As the U.S. tax season winds down, millions of Americans have prepared and sent their returns to the IRS. In the past, the daunting task of filing a tax return motivated many taxpayers to seek professional assistance. Tax filers discovered that the convenience and peace of mind that these tax preparation firms offered them was well worth the few hundred dollars they charged for their services. Thus, tax preparers such as  H&R Block (HRB) and  Jackson Hewitt (JTX) thrived with solid market share, robust revenue growth, and enviable operating margins. However, these results have changed since the early part of the 2000s, with greater competition from traditional and nontraditional players alike.

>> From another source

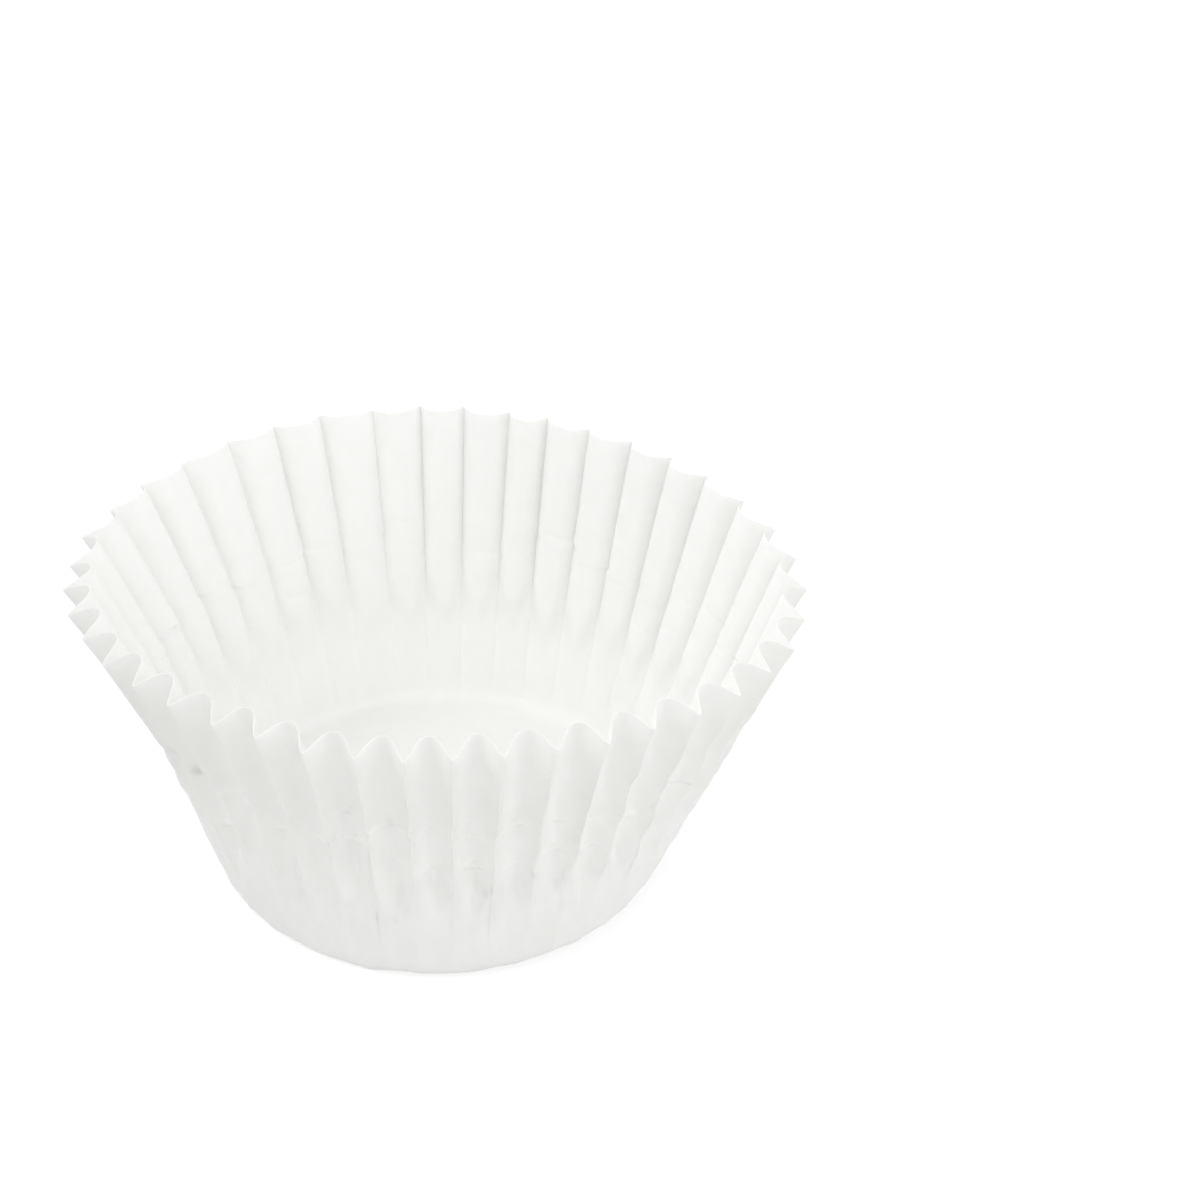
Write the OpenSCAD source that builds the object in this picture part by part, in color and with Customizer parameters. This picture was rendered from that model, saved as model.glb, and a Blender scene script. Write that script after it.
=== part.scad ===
// Fluted paper liner for baking a cupcake, as it stands on a table.
// It is one disc of thin paper: a flat round base, and a wall that is folded into flutes.
// Each flute arches inwards between two sharp folds, and the mouth has eased into an oval.
// The flutes are crushed below a bend that wanders round the wall at about half its height.
// The origin is the middle of the base on the table, X runs along the mouth and Z is up.
// All sizes are in millimetres.

/* [Base] */
// Diameter of the base, out to the corner where the wall turns up
base_d = 50; // [30:1:70]
// Paper that the soft corner takes up on each side of its turn
corner_len = 1.6; // [0.6:0.1:4]
// Thickness of the paper
paper_t = 0.1; // [0.06:0.01:0.3]

/* [Wall] */
// Length of the paper from the corner to the rim
wall_len = 38; // [28:1:60]
// Lean of the wall at the two ends of the mouth, in degrees from upright
end_lean = 24; // [8:1:35]
// Lean of the wall at the two sides of the mouth, in degrees from upright
side_lean = 11; // [5:1:35]

/* [Flutes] */
// Number of flutes round the wall
flutes = 42; // [24:2:60]
// Paper pinched into each fold at the rim, which the arches do without
pinch = 0.7; // [0:0.1:1.5]

/* [Bend] */
// Mean length of the paper from the corner to the crushed bend
bend_at = 19; // [10:1:23]
// How far the bend wanders up and down from that mean
bend_wander = 2.5; // [0:0.1:4]
// Depth to which the wall is pressed in at the bend
bend_in = 1; // [0:0.1:3]
// Length of the paper in the step between the crushed and the open flutes
step_len = 1.6; // [0.8:0.1:3]
// Share of their depth that the flutes keep where they are crushed
crushed = 0.55; // [0.2:0.05:1]

/* [Hidden] */

// Straight steps across one flute, round the corner, and below and above the bend
arch_steps = 6;
corner_steps = 2;
low_steps = 3;
high_steps = 3;

// Width of the wall's flat foot, half of which lies in the floor disc
foot_lap = 1;

// Roundness of an arch, where 2 is a parabola and more is nearer to a box
arch_power = 3;

// Depths of arch that are tried, in chords, and how often that span is halved
flat_arch = 0.01;
deep_arch = 3;
arch_tries = 14;

// Number of slow and of quick waves that the bend makes round the wall
slow_waves = 5;
quick_waves = 16;

base_r = base_d / 2;
floor_r = base_r - corner_len;
end_r = base_r + wall_len * sin(end_lean);
side_r = base_r + wall_len * sin(side_lean);
around = flutes * arch_steps;
wall_rings = low_steps + high_steps + 2;

// One fold stands at the middle of each side, at this angle from X.
first_fold = 90;

// The folds stand at even distances along the oval rim, so they crowd at its ends.
oval = (end_r^2 - side_r^2) / (end_r^2 + side_r^2);
even_turn = oval / 4 * 180 / PI;

function mix(a, b, share) = a + (b - a) * share;
function turned(angle) = [cos(angle), sin(angle)];
function foot_angle(i) = first_fold + i * 360 / flutes;
function rim_angle(i) = foot_angle(i) + even_turn * sin(2 * foot_angle(i));
function rim_point(i) = [end_r * cos(rim_angle(i)), side_r * sin(rim_angle(i))];

// Length along the paper, from the corner, at which the bend crosses point j of a ring
function bend_len(j) =
    let (angle = j * 360 / around)
    bend_at + bend_wander * (cos(slow_waves * angle) + cos(quick_waves * angle)) / 2;

// Length along the paper at which ring k of the wall crosses point j
function ring_len(k, j) =
    k <= low_steps
        ? mix(corner_len, bend_len(j) - step_len, k / low_steps)
        : mix(bend_len(j), wall_len, (k - low_steps - 1) / high_steps);

// Share of its depth that a flute keeps in ring k
function kept(k) = k <= low_steps ? mix(1, crushed, k / low_steps) : 1;

// How far the wall is pressed in at length s, where the bend is at length b
function pressed(s, b) = bend_in * (s < b ? s / b : (wall_len - s) / (wall_len - b));

// Plan position of fold i at length s from the corner, before it is pressed in
function fold_point(i, s) = mix(base_r * turned(foot_angle(i)), rim_point(i), s / wall_len);

// Paper that the flat disc gives each arch at length s from the corner
function arch_paper(s) = 2 * PI * (base_r + s) / flutes - pinch * s / wall_len;

// Height of an arch one unit wide and deep, at share v of its width
function arch_rise(v) = 1 - abs(2 * v - 1)^arch_power;

// Length of an arch one unit wide whose depth is q, up to its step k
function arch_len(q, k = arch_steps) =
    k == 0 ? 0
    : arch_len(q, k - 1)
        + norm([1 / arch_steps, q * (arch_rise(k / arch_steps) - arch_rise((k - 1) / arch_steps))]);

// Depth of the arch one unit wide that has the given length
function arch_depth(length, low = flat_arch, high = deep_arch, tries = arch_tries) =
    let (q = (low + high) / 2)
    tries == 0 ? q
    : arch_len(q) < length ? arch_depth(length, q, high, tries - 1)
    : arch_depth(length, low, q, tries - 1);

// Plan position of point j in ring k of the wall, on the arch of paper in its flute
function wall_point(k, j) =
    let (s = ring_len(k, j), i = floor(j / arch_steps), v = j / arch_steps - i)
    let (start = fold_point(i, s), chord = fold_point(i + 1, s) - start)
    let (depth = kept(k) * arch_depth(arch_paper(s) / norm(chord)))
    start + chord * v + [-chord.y, chord.x] * depth * arch_rise(v)
        - pressed(s, bend_len(j)) * turned(foot_angle(i + v));

// Plan of a plain round ring
function round_ring(radius) = [
    for (j = [0 : around - 1]) radius * turned(first_fold + j * 360 / around)
];

foot_plan = round_ring(floor_r - foot_lap);
floor_plan = round_ring(floor_r);
corner_plan = round_ring(base_r);
wall_plans = [
    for (k = [0 : wall_rings - 1]) [for (j = [0 : around - 1]) wall_point(k, j)]
];

// Height that a point gains over a length of paper from one plan position to the next
function climb(from, to, length) = sqrt(max(length^2 - norm(to - from)^2, 0));

// Heights of ring k, each point at its own length of paper from the corner
function ring_heights(k) =
    k == 0
        ? [for (j = [0 : around - 1]) climb(corner_plan[j], wall_plans[0][j], corner_len)]
        : let (below = ring_heights(k - 1))
        [
            for (j = [0 : around - 1])
                below[j] + climb(wall_plans[k - 1][j], wall_plans[k][j], ring_len(k, j) - ring_len(k - 1, j))
        ];

wall = [
    for (k = [0 : wall_rings - 1])
        let (heights = ring_heights(k))
        [for (j = [0 : around - 1]) concat(wall_plans[k][j], heights[j])]
];

// The corner is a soft curve from the floor to the first ring of the wall.
function corner_point(j, w) =
    let (floor_at = concat(floor_plan[j], 0), corner_at = concat(corner_plan[j], 0))
    mix(mix(floor_at, corner_at, w), mix(corner_at, wall[0][j], w), w);

// The middle of the paper, as rings from the flat foot to the rim
middle = concat(
    [[for (p = foot_plan) concat(p, 0)]],
    [
        for (k = [0 : corner_steps - 1])
            [for (j = [0 : around - 1]) corner_point(j, k / corner_steps)]
    ],
    wall
);
rings = len(middle);

// Outward direction in plan at point j of a ring, longer at a fold to keep the paper even
function plan_unit(v) = [v.x, v.y] / norm([v.x, v.y]);
function outwards(ring, j) =
    let (here = ring[j], last = ring[(j + around - 1) % around], next = ring[(j + 1) % around])
    let (a = plan_unit(here - last), b = plan_unit(next - here))
    [a.y + b.y, -a.x - b.x] / (1 + a * b);

// The paper's outer side faces down at the foot, and turns outwards round the corner.
function facing(r, j) =
    let (turn = min(max(r - 1, 0) / corner_steps, 1) * 90)
    concat(outwards(middle[r], j) * sin(turn), -cos(turn));

// Ring r of the paper's outer side, where side is 1, or of its inner side, where side is -1
function side_ring(r, side) = [
    for (j = [0 : around - 1])
        middle[r][j] + [0, 0, paper_t / 2] + side * paper_t / 2 * facing(r, j)
];

// Index of point j in ring r of the outer side, and of the inner side
function outer(r, j) = r * around + j % around;
function inner(r, j) = rings * around + outer(r, j);
function two_facets(a, b, c, d) = [[a, b, c], [a, c, d]];

module fluted_wall() {
    outer_side = [
        for (r = [0 : rings - 2]) for (j = [0 : around - 1])
            each two_facets(outer(r, j), outer(r + 1, j), outer(r + 1, j + 1), outer(r, j + 1))
    ];
    inner_side = [
        for (r = [0 : rings - 2]) for (j = [0 : around - 1])
            each two_facets(inner(r, j), inner(r, j + 1), inner(r + 1, j + 1), inner(r + 1, j))
    ];
    top = rings - 1;
    rim = [
        for (j = [0 : around - 1])
            each two_facets(outer(top, j), inner(top, j), inner(top, j + 1), outer(top, j + 1))
    ];
    foot = [
        for (j = [0 : around - 1])
            each two_facets(outer(0, j), outer(0, j + 1), inner(0, j + 1), inner(0, j))
    ];
    polyhedron(
        points = [for (side = [1, -1]) for (r = [0 : rings - 1]) each side_ring(r, side)],
        faces = concat(outer_side, inner_side, rim, foot)
    );
}

module paper_liner() {
    color("whitesmoke") {
        cylinder(r = floor_r - foot_lap / 2, h = paper_t, $fn = around);
        fluted_wall();
    }
}

paper_liner();
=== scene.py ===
# A white fluted paper liner for one cupcake, standing open on a white table.
# The scene is in metres. The paper's own sizes are given in millimetres.
import math
import random
import bpy
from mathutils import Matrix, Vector, noise


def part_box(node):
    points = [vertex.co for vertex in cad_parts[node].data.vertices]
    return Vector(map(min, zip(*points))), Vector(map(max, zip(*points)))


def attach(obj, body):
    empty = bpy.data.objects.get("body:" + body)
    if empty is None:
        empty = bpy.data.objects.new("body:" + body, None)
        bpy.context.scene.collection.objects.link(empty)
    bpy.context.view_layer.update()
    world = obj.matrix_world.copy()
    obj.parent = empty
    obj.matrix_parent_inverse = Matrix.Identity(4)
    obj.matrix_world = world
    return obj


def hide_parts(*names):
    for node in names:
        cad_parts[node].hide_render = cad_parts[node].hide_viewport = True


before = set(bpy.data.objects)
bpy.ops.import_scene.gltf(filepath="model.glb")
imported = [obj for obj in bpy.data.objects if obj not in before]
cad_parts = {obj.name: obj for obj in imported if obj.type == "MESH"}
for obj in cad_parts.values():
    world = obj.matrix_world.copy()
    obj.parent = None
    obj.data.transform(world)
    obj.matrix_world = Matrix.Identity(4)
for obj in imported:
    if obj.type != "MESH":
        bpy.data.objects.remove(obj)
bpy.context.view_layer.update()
print("frame loaded")

mm = 0.001  # in the scene's metres

liner = {
    "flutes": 42,
    "baseDia": 50.6,  # out to the corner where the wall turns up
    "cornerLen": 1.8,  # paper in each side of the soft corner
    "wallLen": 38.0,  # paper from the corner to the rim
    "paper": 0.05,  # thickness of the sheet
    "pinch": (2.2, 0.6),  # paper lost in each fold at the rim, at the back and at the front
    # softness of a fold and boxiness of an arch, at the back and at the front
    "wallShape": ((1.0, 4.2), (1.2, 2.2)),
    "rimShape": ((1.0, 3.2), (1.6, 2.6)),  # the same at the rim, where the flutes have eased open
    "easedLen": 9.0,  # how far down from the rim that reaches
    "tipDip": 0.4,  # how far the fold tips are cut below the arches
    "tipLen": 4.0,  # how far down from the rim that reaches
    "leastClimb": 0.35,  # share of its length that the paper climbs at least
}

floor = {
    "rise": 0.25,  # the middle of the base lifts this far
    "riseRate": 1.6,  # more lifts a wider part of it
    "stray": 1.6,  # how far the edge of the flat floor strays from a circle
    "strayRate": 7,  # more makes that edge busier
    "wave": 0.12,  # unevenness of the floor
    "waveSize": 5,
    "waveRate": 5,  # more brings the waves nearer to the edge
}

mouthWaves = {  # slow waves of the rim: size in mm, waves round the mouth, degrees to shift them by
    "out": ((0.37, 0, 0), (0.15, 1, -151), (0.78, 2, -38), (0.32, 3, 46)),
    "along": ((0.15, 0, 0), (0.25, 1, 45), (0.45, 2, 20), (0.43, 3, 98)),
    "up": ((0.13, 0, 0), (0.09, 1, 138), (0.25, 2, 15), (0.52, 3, -109)),
}

crush = {
    "strength": (0.08, 1.0),  # at the back and at the front
    "height": 22.0,  # paper from the corner up to the row of crush marks
    "wander": 1.6,  # slow wave of that row round the wall
    "wanderWaves": ((3, 0.6), (7, 0.0)),  # its waves round the wall, and their shifts in radians
    "scatter": 2.2,  # how much single marks stray from it
    "foldScatter": 0.5,  # share of that at the folds
    "archRate": 2.6,  # more widens the part of a mark that has its arch's own height
    "lowerDrop": (3.0, 6.5),  # from a flute's mark down to its lower one, least and most
    "lowerStep": 0.5,  # share of the lower marks' heights that jumps from flute to flute
    "pressedIn": (0.1, 0.8),  # depth to which the wall is pressed in there, back and front
    "pressedLeft": 0.6,  # so much more at the left end and less at the right
    "ridge": 0.6,  # height of the thin ridge that marks a crushed flute
    "ridgeShares": (0.25, 1.25),  # least and most of that in a flute
    "lowerShares": (0, 0.4, 0.7, 1.0),  # what a lower ridge may have of it
    "ridgeWidth": 0.38,  # half its width up the wall
    "ridgeFlare": 2,  # how many times that it widens by at its ends
    "ridgeReach": 0.36,  # half its length, as a share of the flute
    "slant": 2.4,  # how far it may lie askew across a whole flute
    "ledge": 0.11,  # share of its depth that a flute loses below its ridge
    "ledgeLen": 0.5,  # length over which it does
    "jog": (0.22, 0.25),  # sideways kink of a fold as it crosses the row, back and front
    "jogShares": (0.3, 1.1),  # least and most of that at a fold
    "jogLen": 1.2,
    "jogRate": 4,  # more makes the kink more sudden
    "kept": (0.4, 0.22),  # share of their depth that the flutes keep at their lowest
    "valleyEnd": 9.5,  # where the deep valleys run out in points
    "valleyStray": 1.5,  # how far single ones stray from that
    "pointLen": 5.5,  # length of those points
    "pointRound": 1.5,  # 1 gives them straight sides, and more gives them rounder ones
    "taper": 3.6,  # length over which a valley gets its depth
}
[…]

Both Jackson Hewitt and H&R Block have seen their market shares decline, their revenue growth rates slow, and their operating margins compress over the last handful of tax seasons. We believe the retail tax preparation industry has changed permanently. These changes were ushered in with the advent of do-it-yourself (DIY) software and online tax preparation services, increased competition from other brick & mortar establishments, and managerial missteps. This dynamic is especially troubling for the industry's stalwart player, H&R Block. We had believed the firm possessed a wide economic moat. However, we have recently adjusted our analysis. We believe it is no longer a wide-moat firm. Below, we examine the evidence and offer our rationale for our moat rating downgrade.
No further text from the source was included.